Task directions: Quote exactly, and only, the lines of the material below from the line with "0.300, 0.130), 0.90)" through the line with "from mathutils import Matrix, Vector".
- - -
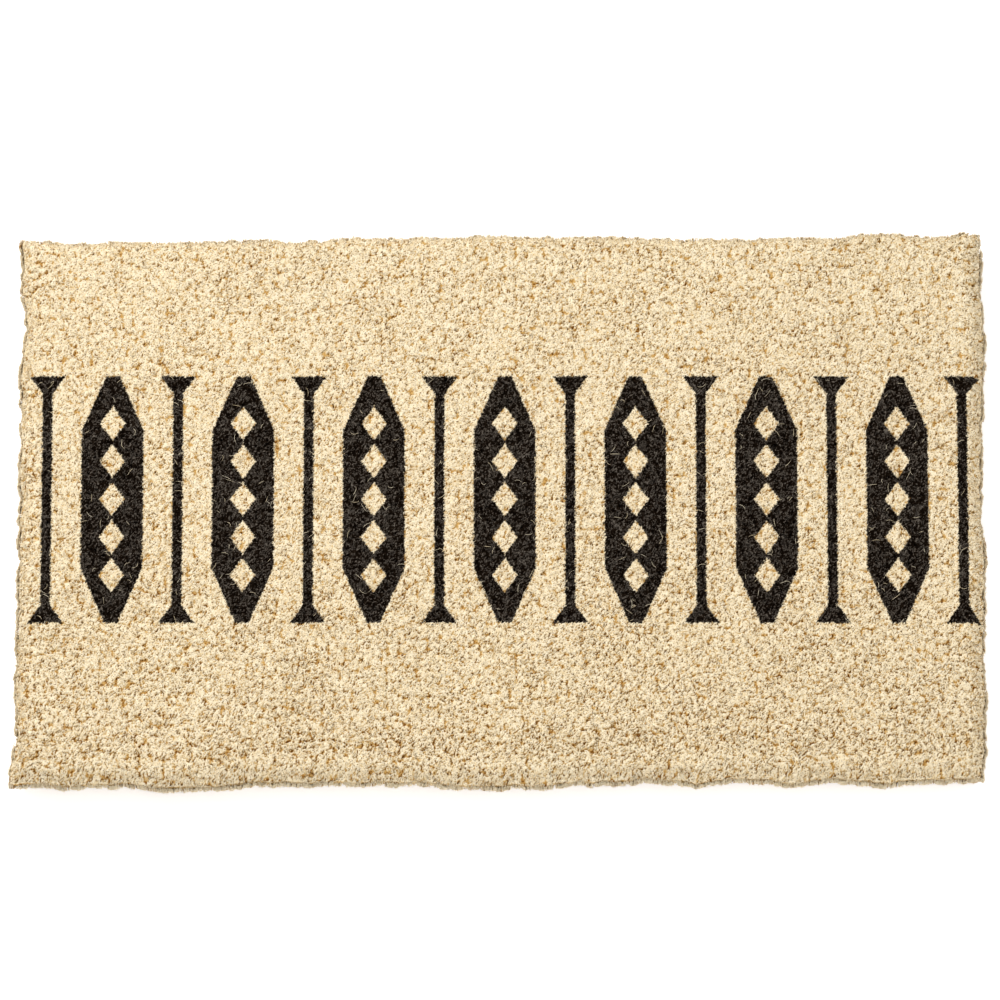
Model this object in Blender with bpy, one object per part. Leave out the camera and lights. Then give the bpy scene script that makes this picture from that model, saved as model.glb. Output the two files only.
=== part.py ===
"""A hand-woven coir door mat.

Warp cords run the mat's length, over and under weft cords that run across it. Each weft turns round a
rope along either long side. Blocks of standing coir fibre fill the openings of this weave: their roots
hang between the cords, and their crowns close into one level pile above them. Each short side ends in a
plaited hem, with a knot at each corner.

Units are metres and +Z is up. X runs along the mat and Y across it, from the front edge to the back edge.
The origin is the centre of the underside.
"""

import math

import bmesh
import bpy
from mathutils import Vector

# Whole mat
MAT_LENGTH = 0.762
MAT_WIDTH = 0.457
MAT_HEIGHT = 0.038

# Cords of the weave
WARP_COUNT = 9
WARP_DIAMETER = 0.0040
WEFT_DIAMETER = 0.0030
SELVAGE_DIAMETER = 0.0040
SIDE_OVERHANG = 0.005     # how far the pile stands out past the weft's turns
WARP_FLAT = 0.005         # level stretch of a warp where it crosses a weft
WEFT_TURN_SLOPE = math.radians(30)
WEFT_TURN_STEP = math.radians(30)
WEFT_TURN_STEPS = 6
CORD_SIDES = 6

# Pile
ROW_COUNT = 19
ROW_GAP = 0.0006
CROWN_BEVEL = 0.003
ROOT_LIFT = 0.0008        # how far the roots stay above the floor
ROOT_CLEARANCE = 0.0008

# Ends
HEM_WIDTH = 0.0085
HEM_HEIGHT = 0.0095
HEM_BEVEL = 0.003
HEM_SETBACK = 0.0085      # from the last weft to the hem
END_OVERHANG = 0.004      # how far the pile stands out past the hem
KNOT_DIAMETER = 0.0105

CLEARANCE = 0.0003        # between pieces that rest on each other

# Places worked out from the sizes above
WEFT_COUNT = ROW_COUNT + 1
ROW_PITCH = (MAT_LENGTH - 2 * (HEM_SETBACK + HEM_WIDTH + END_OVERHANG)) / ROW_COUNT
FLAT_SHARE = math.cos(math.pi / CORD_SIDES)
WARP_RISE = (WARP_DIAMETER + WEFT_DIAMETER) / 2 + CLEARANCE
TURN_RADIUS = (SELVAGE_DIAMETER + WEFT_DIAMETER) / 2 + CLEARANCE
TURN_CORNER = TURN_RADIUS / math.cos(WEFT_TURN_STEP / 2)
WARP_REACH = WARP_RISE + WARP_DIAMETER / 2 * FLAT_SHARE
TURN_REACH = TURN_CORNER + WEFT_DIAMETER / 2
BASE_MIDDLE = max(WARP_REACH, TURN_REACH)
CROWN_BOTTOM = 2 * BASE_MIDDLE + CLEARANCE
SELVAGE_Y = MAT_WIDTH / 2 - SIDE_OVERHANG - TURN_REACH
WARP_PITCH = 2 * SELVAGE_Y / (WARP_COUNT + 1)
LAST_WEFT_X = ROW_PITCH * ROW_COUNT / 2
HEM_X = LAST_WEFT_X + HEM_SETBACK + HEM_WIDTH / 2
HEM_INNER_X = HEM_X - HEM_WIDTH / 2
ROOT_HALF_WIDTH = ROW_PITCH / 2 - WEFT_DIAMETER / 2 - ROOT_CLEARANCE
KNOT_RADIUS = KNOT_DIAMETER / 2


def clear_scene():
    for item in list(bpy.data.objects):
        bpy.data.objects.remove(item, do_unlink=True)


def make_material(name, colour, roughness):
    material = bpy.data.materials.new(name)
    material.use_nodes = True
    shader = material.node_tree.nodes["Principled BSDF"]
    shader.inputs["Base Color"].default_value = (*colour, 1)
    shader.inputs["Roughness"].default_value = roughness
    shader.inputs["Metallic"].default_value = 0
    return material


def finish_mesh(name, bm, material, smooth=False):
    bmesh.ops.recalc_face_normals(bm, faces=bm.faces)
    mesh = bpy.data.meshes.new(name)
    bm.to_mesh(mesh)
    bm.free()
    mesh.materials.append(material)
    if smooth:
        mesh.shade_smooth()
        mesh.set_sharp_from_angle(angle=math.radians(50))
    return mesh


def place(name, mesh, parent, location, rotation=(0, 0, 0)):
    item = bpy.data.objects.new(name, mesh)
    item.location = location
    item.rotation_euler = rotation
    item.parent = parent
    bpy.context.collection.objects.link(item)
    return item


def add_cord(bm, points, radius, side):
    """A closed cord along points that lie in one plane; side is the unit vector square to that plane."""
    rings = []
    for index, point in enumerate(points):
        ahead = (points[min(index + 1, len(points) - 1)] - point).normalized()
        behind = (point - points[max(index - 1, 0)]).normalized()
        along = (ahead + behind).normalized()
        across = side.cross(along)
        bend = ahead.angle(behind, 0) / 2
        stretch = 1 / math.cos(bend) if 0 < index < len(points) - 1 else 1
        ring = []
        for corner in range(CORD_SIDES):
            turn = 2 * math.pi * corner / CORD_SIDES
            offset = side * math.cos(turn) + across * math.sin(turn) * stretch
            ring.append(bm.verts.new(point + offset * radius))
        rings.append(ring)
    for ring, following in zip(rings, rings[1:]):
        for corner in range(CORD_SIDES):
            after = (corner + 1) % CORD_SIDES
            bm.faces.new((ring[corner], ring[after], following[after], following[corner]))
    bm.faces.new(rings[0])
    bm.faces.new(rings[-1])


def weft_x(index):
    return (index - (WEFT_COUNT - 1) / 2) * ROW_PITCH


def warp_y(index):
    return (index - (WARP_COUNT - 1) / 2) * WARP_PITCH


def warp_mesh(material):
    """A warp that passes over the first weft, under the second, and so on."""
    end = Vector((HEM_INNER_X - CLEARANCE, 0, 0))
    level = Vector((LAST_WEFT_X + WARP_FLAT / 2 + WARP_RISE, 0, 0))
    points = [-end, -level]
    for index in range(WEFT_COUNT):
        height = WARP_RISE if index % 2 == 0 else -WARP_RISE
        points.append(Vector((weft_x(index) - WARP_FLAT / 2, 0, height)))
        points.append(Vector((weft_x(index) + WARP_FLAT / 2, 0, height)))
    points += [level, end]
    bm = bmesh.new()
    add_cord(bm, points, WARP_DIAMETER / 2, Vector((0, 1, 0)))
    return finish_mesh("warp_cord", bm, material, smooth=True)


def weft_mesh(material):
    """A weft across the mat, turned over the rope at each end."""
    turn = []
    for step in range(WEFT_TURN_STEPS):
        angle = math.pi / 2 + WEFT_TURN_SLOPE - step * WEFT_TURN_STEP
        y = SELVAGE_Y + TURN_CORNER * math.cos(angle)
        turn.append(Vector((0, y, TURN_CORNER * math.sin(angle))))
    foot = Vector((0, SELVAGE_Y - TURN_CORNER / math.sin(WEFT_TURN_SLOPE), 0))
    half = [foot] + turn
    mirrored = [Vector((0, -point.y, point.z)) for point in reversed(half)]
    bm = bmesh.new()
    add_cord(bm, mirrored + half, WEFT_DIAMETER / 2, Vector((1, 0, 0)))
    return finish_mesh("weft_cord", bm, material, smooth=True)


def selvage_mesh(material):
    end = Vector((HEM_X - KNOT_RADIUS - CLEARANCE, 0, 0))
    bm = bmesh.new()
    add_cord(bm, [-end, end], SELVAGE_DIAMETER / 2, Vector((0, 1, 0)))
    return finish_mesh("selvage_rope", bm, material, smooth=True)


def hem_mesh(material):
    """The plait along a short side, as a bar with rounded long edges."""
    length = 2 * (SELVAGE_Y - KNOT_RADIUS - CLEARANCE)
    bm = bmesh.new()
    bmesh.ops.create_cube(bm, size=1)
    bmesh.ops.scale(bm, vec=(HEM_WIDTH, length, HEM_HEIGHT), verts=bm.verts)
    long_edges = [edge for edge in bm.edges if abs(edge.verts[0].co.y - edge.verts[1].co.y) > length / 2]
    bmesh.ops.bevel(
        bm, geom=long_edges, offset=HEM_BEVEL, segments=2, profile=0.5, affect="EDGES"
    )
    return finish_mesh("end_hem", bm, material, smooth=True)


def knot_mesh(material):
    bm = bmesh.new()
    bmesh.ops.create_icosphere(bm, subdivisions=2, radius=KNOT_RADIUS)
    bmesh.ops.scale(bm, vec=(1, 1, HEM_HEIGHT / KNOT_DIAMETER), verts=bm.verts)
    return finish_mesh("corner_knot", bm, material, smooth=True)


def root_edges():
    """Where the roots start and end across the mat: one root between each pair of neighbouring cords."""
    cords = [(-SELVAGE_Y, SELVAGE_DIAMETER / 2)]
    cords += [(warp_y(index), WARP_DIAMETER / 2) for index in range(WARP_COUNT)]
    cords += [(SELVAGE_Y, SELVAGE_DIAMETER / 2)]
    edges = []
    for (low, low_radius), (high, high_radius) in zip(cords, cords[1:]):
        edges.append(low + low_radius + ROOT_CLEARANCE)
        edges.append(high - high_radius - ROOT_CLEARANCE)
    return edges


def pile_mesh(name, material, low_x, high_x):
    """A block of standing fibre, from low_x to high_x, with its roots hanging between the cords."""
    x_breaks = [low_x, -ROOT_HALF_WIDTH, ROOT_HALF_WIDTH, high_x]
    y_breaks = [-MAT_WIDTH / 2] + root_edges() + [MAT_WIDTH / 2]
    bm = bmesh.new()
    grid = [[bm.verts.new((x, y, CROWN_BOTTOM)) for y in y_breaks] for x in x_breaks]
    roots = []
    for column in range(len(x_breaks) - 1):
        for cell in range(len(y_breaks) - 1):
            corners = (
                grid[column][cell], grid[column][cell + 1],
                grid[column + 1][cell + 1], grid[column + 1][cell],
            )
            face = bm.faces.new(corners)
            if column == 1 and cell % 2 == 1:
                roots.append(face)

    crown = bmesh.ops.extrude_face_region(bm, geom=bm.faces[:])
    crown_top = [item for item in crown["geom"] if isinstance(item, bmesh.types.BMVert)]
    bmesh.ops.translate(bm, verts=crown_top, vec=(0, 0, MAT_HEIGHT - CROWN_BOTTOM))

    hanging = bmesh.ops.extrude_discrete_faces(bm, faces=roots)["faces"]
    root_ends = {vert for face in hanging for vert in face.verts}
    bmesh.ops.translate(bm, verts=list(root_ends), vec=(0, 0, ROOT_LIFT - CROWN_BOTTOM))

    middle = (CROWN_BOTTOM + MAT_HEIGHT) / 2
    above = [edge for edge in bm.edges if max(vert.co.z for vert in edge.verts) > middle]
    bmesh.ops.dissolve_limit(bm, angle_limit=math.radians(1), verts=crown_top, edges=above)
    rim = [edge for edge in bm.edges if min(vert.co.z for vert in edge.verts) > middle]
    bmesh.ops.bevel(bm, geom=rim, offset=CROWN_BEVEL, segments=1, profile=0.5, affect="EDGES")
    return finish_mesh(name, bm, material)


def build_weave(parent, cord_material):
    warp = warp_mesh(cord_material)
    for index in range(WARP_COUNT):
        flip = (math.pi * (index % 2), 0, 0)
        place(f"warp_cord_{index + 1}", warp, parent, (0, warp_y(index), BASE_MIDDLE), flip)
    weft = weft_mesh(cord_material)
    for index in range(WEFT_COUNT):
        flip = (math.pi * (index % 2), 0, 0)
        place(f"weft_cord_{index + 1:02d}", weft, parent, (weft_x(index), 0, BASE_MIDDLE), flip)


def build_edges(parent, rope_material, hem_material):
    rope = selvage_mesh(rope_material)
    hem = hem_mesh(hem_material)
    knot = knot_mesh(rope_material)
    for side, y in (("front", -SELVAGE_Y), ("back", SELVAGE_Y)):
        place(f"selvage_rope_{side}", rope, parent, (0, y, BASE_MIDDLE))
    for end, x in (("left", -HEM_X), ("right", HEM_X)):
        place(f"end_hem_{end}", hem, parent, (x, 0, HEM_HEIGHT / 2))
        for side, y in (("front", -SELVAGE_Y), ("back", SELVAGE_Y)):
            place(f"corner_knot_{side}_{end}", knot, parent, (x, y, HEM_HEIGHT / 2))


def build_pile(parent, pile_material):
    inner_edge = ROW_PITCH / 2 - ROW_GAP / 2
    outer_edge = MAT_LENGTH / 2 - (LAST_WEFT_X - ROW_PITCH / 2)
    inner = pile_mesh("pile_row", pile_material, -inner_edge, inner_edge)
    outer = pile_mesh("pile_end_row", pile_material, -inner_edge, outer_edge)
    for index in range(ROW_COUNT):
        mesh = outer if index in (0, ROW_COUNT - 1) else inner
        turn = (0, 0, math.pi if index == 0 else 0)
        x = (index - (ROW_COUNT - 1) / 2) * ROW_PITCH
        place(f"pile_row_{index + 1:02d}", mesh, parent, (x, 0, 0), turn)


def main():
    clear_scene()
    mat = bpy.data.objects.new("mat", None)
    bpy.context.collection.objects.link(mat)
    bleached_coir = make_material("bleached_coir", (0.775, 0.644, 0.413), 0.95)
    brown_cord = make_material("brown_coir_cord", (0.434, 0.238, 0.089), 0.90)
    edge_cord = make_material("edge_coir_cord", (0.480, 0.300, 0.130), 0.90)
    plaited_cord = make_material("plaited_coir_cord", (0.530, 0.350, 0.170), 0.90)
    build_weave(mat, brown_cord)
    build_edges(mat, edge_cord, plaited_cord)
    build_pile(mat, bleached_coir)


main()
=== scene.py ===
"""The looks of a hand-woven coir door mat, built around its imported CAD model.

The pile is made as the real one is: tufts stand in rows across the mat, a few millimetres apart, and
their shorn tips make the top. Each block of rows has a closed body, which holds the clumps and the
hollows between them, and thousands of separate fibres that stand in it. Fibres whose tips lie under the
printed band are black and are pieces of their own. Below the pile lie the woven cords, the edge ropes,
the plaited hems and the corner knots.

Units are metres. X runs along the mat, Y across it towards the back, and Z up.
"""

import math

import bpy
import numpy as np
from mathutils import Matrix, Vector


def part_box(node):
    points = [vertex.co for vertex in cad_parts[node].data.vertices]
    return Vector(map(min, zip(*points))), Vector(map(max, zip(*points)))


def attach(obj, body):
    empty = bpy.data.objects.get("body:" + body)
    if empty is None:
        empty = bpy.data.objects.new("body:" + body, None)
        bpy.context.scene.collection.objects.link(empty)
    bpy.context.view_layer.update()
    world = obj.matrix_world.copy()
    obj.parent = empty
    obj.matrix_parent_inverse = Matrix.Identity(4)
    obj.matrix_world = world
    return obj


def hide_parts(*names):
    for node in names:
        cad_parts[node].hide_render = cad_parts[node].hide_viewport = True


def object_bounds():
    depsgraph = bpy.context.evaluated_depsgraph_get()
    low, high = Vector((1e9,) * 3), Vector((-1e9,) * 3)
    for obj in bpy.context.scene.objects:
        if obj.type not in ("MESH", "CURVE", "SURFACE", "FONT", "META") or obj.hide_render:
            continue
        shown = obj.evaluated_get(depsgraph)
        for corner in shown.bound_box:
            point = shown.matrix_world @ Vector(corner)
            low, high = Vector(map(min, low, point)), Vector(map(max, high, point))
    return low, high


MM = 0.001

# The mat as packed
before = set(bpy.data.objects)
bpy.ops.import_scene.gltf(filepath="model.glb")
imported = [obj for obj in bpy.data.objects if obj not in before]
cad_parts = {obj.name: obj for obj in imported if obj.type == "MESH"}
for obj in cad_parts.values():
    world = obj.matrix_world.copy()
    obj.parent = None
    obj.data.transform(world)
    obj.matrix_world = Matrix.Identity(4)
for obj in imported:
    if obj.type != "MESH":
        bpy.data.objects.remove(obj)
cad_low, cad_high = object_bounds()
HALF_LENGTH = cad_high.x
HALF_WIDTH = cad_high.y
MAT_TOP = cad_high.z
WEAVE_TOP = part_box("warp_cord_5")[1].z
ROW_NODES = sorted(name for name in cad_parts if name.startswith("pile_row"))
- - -
Answer to the exercise:
    edge_cord = make_material("edge_coir_cord", (0.480, 0.300, 0.130), 0.90)
    plaited_cord = make_material("plaited_coir_cord", (0.530, 0.350, 0.170), 0.90)
    build_weave(mat, brown_cord)
    build_edges(mat, edge_cord, plaited_cord)
    build_pile(mat, bleached_coir)


main()
=== scene.py ===
"""The looks of a hand-woven coir door mat, built around its imported CAD model.

The pile is made as the real one is: tufts stand in rows across the mat, a few millimetres apart, and
their shorn tips make the top. Each block of rows has a closed body, which holds the clumps and the
hollows between them, and thousands of separate fibres that stand in it. Fibres whose tips lie under the
printed band are black and are pieces of their own. Below the pile lie the woven cords, the edge ropes,
the plaited hems and the corner knots.

Units are metres. X runs along the mat, Y across it towards the back, and Z up.
"""

import math

import bpy
import numpy as np
from mathutils import Matrix, Vector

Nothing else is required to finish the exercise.